EPA Announces Target to Cut Methane Emissions

The EPA announced goals for reducing US methane emissions from the oil and gas industry today, setting a target of cutting them 40-45% by 2025 from 2012 levels.

Methane emissions are responsible for roughly 10% of US greenhouse gases – about a third comes from the oil and gas industry (the rest comes from factory farms – which are completely unregulated – landfills and waste treatment plants). Although methane is short-lived in the atmosphere, it is at least 20 times more potent than carbon.

Amazingly, satellites show a giant methane plume – the size of Delaware – hovering over the American southwest. It’s persisted since around the turn of the century in this most intensive area for coalbed methane production – where natural gas is extracted coal – an extremely methane-heavy process. There are also 40,000 gas wells there and lots of pipelines.
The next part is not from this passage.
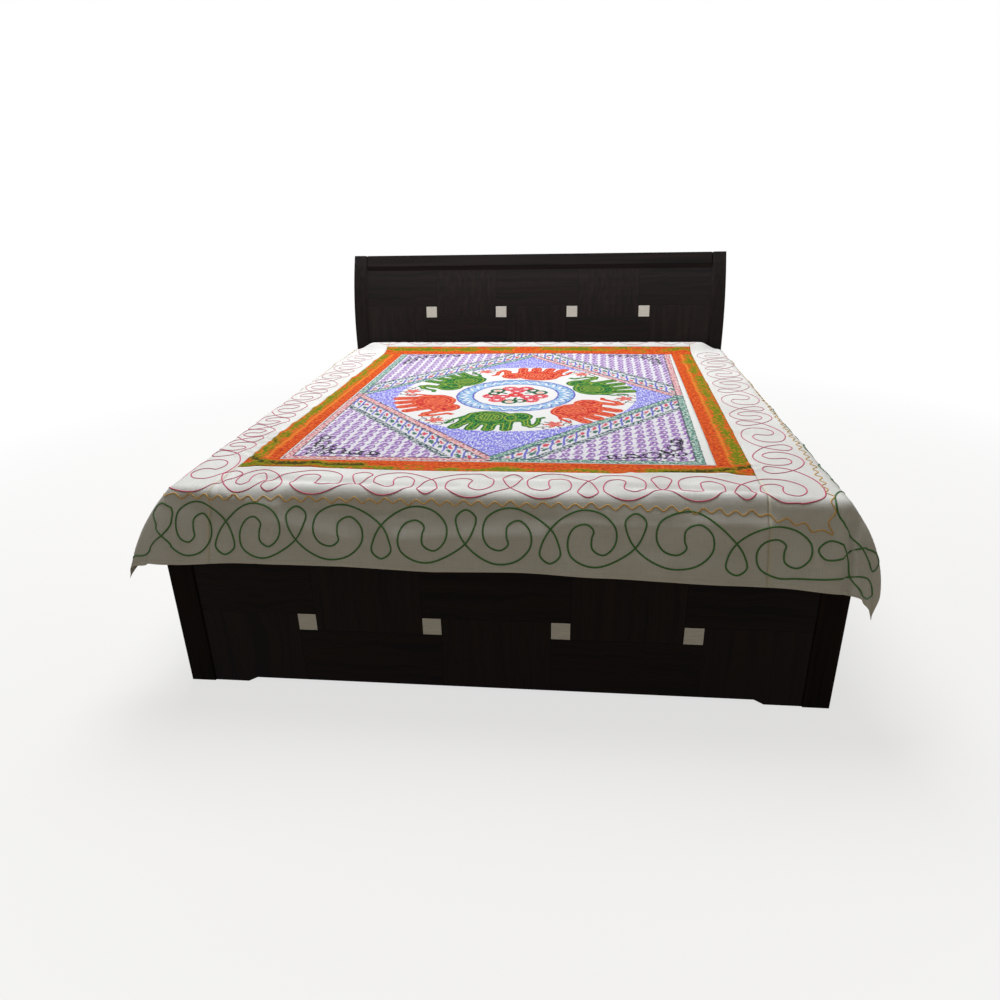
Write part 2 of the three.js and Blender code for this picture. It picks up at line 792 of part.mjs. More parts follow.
function beddingGroup() {
  const group = new THREE.Group();
  place(group, "mattress", mattressGeometry(), foam);
  place(group, "sheet_left_width", clothGeometry(sideWidth(-1)), whiteCotton);
  place(group, "sheet_right_width", clothGeometry(sideWidth(1)), whiteCotton);
  place(group, "sheet_foot_width", clothGeometry(endWidth(-1)), whiteCotton);
  place(group, "sheet_head_width", clothGeometry(endWidth(1)), whiteCotton);

  const outerLeft = seamLine(seam.left, setBack);
  const outerRight = seamLine(seam.right, -setBack);
  const footStripRows = [seam.foot + setBack, seam.footInner - setBack];
  const headStripRows = [seam.headInner + setBack, headStripRowsY[1], seam.head - setBack];
  for (const [end, rows] of [["foot", footStripRows], ["head", headStripRows]]) {
    const strip = topPiece(outerLeft, outerRight, middleColumns, rows);
    place(group, `border_strip_${end}`, clothGeometry(strip), orangeCotton);
  }

  const rows = [seam.footInner + setBack, ...panelRowsY.slice(1, -1), seam.headInner - setBack];
  const leftStrip = topPiece(outerLeft, seamLine(seam.leftInner, -setBack), 1, rows);
  const rightStrip = topPiece(seamLine(seam.rightInner, setBack), outerRight, 1, rows);
  place(group, "border_strip_left", clothGeometry(leftStrip), orangeCotton);
  place(group, "border_strip_right", clothGeometry(rightStrip), orangeCotton);

  const panelLeft = seamLine(seam.leftInner, setBack);
  const panelRight = seamLine(seam.rightInner, -setBack);
  const panel = topPiece(panelLeft, panelRight, middleColumns - 2, rows);
  place(group, "printed_panel", clothGeometry(panel), printedCotton);
  return group;
}

const bed = new THREE.Group();
bed.add(footboardGroup(), headboardGroup(), bedBase(), beddingGroup());

// The cloth hangs out further on the left than on the right, so the bed stands a little off the
// middle of the floor that the whole object covers, which is the origin.
const middleOfFloor = new THREE.Box3().setFromObject(bed).getCenter(new THREE.Vector3());
bed.position.set(-middleOfFloor.x, -middleOfFloor.y, 0);

export default bed;
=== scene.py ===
import math
import bmesh
import bpy
import numpy as np
from mathutils import Matrix, Vector


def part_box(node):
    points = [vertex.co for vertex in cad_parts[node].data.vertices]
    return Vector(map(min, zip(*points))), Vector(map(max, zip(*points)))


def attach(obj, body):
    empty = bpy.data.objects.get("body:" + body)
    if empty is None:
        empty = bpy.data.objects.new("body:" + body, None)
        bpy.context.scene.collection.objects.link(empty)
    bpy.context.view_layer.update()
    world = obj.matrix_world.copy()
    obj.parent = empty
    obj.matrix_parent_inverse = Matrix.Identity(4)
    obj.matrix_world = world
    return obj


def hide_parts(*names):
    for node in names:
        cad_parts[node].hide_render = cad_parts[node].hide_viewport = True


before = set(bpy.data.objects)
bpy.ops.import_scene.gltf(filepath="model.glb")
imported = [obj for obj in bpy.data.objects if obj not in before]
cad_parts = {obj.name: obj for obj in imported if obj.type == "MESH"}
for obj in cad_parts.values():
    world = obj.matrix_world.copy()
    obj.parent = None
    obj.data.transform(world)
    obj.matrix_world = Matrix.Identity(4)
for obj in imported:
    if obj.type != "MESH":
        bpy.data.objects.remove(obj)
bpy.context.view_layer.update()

# The middle of the bed, which everything below is measured from
footboardLow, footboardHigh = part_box("footboard_panel")
halfBed = 1.05  # from the front of the footboard to the middle
bedX = (footboardLow[0] + footboardHigh[0]) / 2
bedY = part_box("footboard_pilaster_left")[0][1] + halfBed

sheet = {
    "thickness": 0.0015,
    "borderWidth": 1.486,
    "borderLength": 1.669,
    "sideStrip": 0.095,
    "footStrip": 0.08,
    "headStrip": 0.088,
    "leftMargin": 0.328,
    "rightMargin": 0.417,
    "headMargin": 0.255,
    "centreX": -0.0145,
    "centreY": 0.0133,
    "skew": 0.028,  # it lies a little askew
    "bendRadius": 0.034,
    "settle": 0.07,  # the swells fade out over this much inside the bent edge
    "gap": 0.00015,  # each piece stops this far short of its seams
    "step": 0.007,
}
rest = {"left": -0.895, "right": 0.887, "foot": -0.964, "head": 0.888, "top": 0.59435}

# How the foot drop hangs: place across the bed, flat length to the hem, degrees out from vertical
footRows = {
    "at": [-0.895, -0.7, -0.45, -0.17, 0.07, 0.28, 0.61, 0.72, 0.887],
    "fall": [0.228, 0.218, 0.219, 0.226, 0.221, 0.23, 0.239, 0.24, 0.252],
    "tilt": [23, 23, 22, 21.5, 24.5, 21.5, 22, 22, 23],
    "droop": [0, 0, 0, 0, 0, 0, 0, 0, 0],
}
leftRows = {
    "at": [-0.964, -0.85, -0.7, -0.45, -0.1, 0.25, 0.6, 0.888],
    "tilt": [22, 15, 10, 17, 9, 15, 10, 12],
    "droop": [6, 0, 0, 4, 0, 3, 0, 0],
}
rightRows = {
    "at": [-0.964, -0.83, -0.65, -0.3, 0.05, 0.45, 0.888],
    "tilt": [30, 20, 11, 17, 10, 15, 12],
    "droop": [20, 10, 0, 4, 0, 3, 0],
}
# Corners, by the angle in the flat cloth from the end drop (0) to the side drop (90)
footLeftFolds = {
    "at": [0, 18, 34, 43.7, 62, 90],
    "bearing": [0, 36, 56, 63, 78, 90],
    "tilt": [23, 33, 43, 46.5, 36, 22],
    "droop": [0, 10, 20, 32, 20, 6],
}
footRightFolds = {
    "at": [0, 22, 42, 54, 72, 90],
    "bearing": [0, 22, 46, 65, 80, 90],
    "tilt": [23, 25, 35, 44, 38, 30],
    "droop": [0, 0, 32, 40, 32, 20],
}
headFolds = {
    "at": [0, 14, 28, 44, 60, 76, 90],
    "bearing": [0, 35, 70, 84, 88, 92, 90],
    "tilt": [0.5, 2, 6, 14, 20, 14, 12],
    "droop": [0, 0, 0, 4, 8, 4, 0],
}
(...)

EPA – which has been criticized for under-estimating methane emissions – projects they will be 25% higher by 2025 without  steps on control. 

Measures to meet the goals will be proposed this summer and finalized in 2016. Although it’s notable that EPA is targeting the entire system – leaks from wells, pipelines and valves across drilling, production and transportation – rules will only apply to new and modified oil and gas systems – not existing systems – which are currently causing the problem.

For existing sources of emissions, EPA will depend on voluntary cooperation from the industry, until it gets around to regulations some time in the future. 

Flaring can be seen from space:

Fracking

In terms of concrete action, EPA only announced expanded reporting requirements, and here too the industry is in charge. Companies will have to track and report on emissions throughout the system – currently reporting is limited to flaring from wells. The industry will measure the emissions – no independent verification required – a likely reason for its under-estimates. 

Last year, President Obama released "Strategy to Reduce Methane Emissions," which got the ball rolling for EPA’s announcement today. Since then, EPA released rules for methane emissions from new landfills and the dairy industry agreed to pursue a Biogas Roadmap.  

Since then, the Department of Energy announced it would cut methane emissions from pipelines – which are worse than from flaring. Steps focus on creating efficiency standards for equipment and incentives to modernize distribution networks. The Department of Transportation will address methane leaks as part of pipeline safety standards this year.

The Interior Department’s Bureau of Land Management will propose separate standards this spring to reduce methane leaks from oil and gas wells on federal land. Previously proposed rules were too weak because they were based on ALEC’s fracking standards.

Capturing methane has economic value for the industry because it can be re-used or sold, so what’s the industry waiting for? Last year, the natural gas industry said they would stop flaring in North Dakota by the end of the decade. The wasteful practice sends about 29% of fracked gas into the air, worth about $1 billion a year.   

In 2012, EPA laid the foundation for action when it proposed air pollution standards for the industry, to reduce volatile organic compounds (VOCs) as well as methane emissions. Those too will be finalized in 2016.

The US is giving a $15 million grant to the World Bank to kick-start its "carbon auction facility" – a cap-and-trade program for major methane emitters – factory farms, landfills and waste treatment facilities.